世界のHVDC市場は70年代から主に他励式HVDCシステムを活用するなか、2000年以降は自励式システムの開発が進んできました。近年では特に再生可能エネルギーを接続する用途が注目されており、電力系統安定化が可能な自励式HVDC変換システムの需要が伸び、この動きは継続傾向です。

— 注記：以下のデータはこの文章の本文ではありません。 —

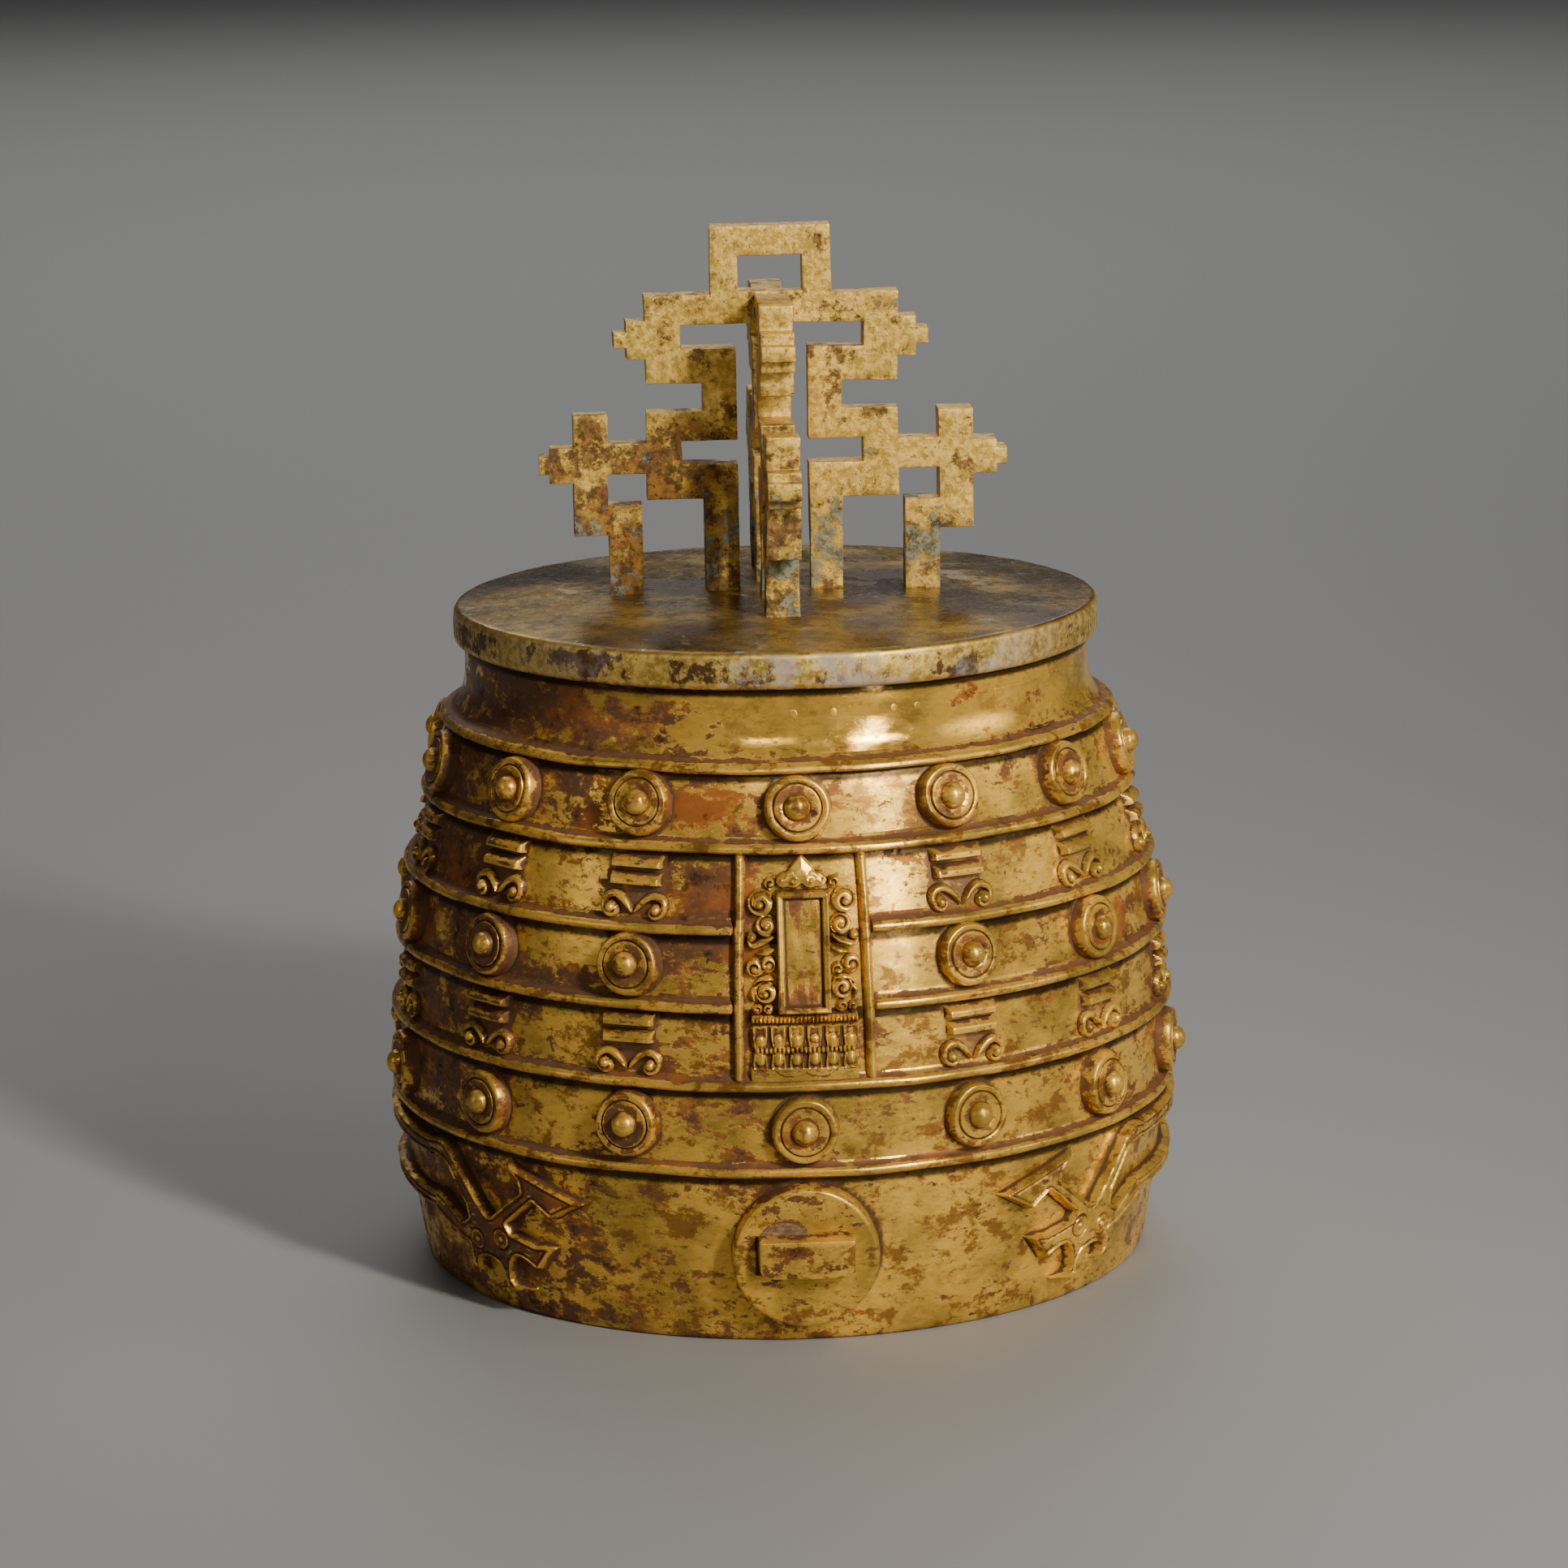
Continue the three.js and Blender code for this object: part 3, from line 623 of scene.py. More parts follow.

 この技術は長距離の地下・水中の送電や接続に適しており、様々な設備に適合してきています。陸上および洋上風力発電からの接続、本土から離島への接続、沖合油田やガス採掘地、スペースが限られる都市部内の接続、そして、多くの場合海中で接続される他国間との再生可能エネルギーの接続を含みます。系統連携規定に準拠し、受電側の設備を問わず強固なネットワーク接続を確実にします。

日本のHVDC市場でリードする日立
 日本では2006年までにHDVCプロジェクトが9回行われ、その全てが他励式システムの採用でした。現在、再生可能エネルギーの導入増と電力システムの発展により、沖合風力発電の接続や広域送電系統などに適した自励式HVDCシステム設備の需要増加に期待が寄せられています。新しい合弁会社は日立の販売網およびプロジェクト管理、品質管理、供給管理におけるノウハウとABB社最高水準のHVDC技術を統合し、日本の電力システムに革新的な貢献を果たします。日立は日本で行われた全てのHVDCプロジェクトに参加してきました。高い信頼性を要求される日本市場で、日立は、世界でもトップクラスの稼働率であるHVDCシステムの作成に技術開発とプロジェクト管理の分野で貢献してきました。

革命的な直流送電技術
 ABBは60年前にHVDC技術を開発し、その技術を常に進歩させてきました。「世界の約半数の同設備の導入に携わり、HVDCのあらゆる部品の開発と製造を自社で行う能力を持つことで業界のリーダーとしての地位を確立してきました。」とABB社CEO、Ulrich Spiesshofer氏もコメントしています。ABBは今年の8月に開催された在日スイス商工会議所のランチョンで、この 高電圧直流送電分野における自社の優れた技術を発表しています。
 1954年に世界で初めての商業用HDVCをスウェーデンで開通し、90年代に再び世界初の自励式技術(HVDC Light)を発表しました。同社はその他にもこの技術で様々な記録を残しています。長年に渡り、世界のHDVC導入の約半数にあたる100以上のHDVCプロジェクトを手掛け、その総導入電力量1億2千万キロワットを超えています。ABBのHVDC Lightシステムは自励式技術の最先端であり、世界に15ある自励式サイトのうちの14サイトでその技術を提供しています。